Conheço suas buscas por pesquisas objetivas, seus estudos e, principalmente sua memória gigantesca que conserva e sistematiza conhecimentos para nos oferecer um poema repleto de informações, sabedoria e ludicidade. Tem um versejar impecável quanto aos critérios da literatura de cordel. Não perde a rima, a métrica e as desenvolve num encadear de imagens, cores, sabores e cheiros, próprios da nossa cultura popular nordestina.
Dalinha Catunda reconhece e valoriza sua ancestralidade familiar: a tia que a iniciou no gosto pela leitura e poesia; a mãe que lhe repassou os cantos, cantigas e brincadeiras que, certamente, recebeu da própria mãe. São todas vozes femininas que, instintivamente, perpetuam conhecimentos bem guardados na memória e, que não se furtam em reparti-los com as novas gerações.
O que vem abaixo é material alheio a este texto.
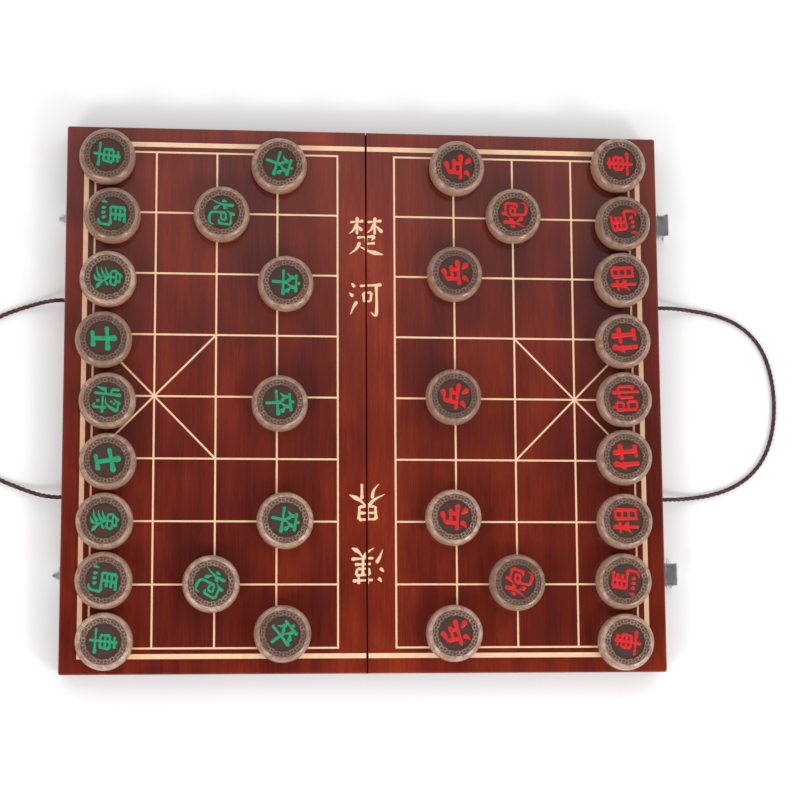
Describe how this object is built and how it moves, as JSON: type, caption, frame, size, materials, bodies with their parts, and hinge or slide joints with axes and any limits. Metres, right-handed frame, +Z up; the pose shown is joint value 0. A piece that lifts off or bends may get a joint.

É assim que a memória guardada sai a passear e encantar a todos nós. E... Dalinha Catunda cumpre seu papel de poetisa e difusora de bens culturais, que devem ser respeitados e salvaguardados. É, por isto, reconhecida e admirada por seus pares.
Rosário Pinto, membro da ABLC desde 2001, na cadeira nº 18, de José Bernardo da Silva.
*
Dalinha Catunda membro da ABLC desde 2008, na cadeira nº 25, do poeta folclorista Juvenal Galeno.